Leveraging Intrinsic Gradient Information for Further Training of Differentiable Machine Learning Models

TL;DR

This paper introduces methods to utilize derivative information from models to enhance the accuracy and performance of differentiable machine learning models across various applications.

Contribution

It generalizes the use of gradient information and provides practical methods to leverage it for improving ML models, including GANs, neural network tuning, and linear regression regularization.

Findings

Gradient information improves model accuracy

Enhanced GAN performance with GI

Efficient neural network complexity tuning

Abstract

Designing models that produce accurate predictions is the fundamental objective of machine learning (ML). This work presents methods demonstrating that when the derivatives of target variables (outputs) with respect to inputs can be extracted from processes of interest, e.g., neural networks (NN) based surrogate models, they can be leveraged to further improve the accuracy of differentiable ML models.

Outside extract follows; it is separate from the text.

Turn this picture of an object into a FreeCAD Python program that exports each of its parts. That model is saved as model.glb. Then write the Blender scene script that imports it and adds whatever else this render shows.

This paper generalises the idea and provides practical methodologies that can be used to leverage gradient information (GI) across a variety of applications including: (1) Improving the performance of generative adversarial networks (GANs); (2) efficiently tuning NN model complexity; (3) regularising linear regressions. Numerical results show that GI can effective enhance ML models with existing datasets, demonstrating its value for a variety of applications.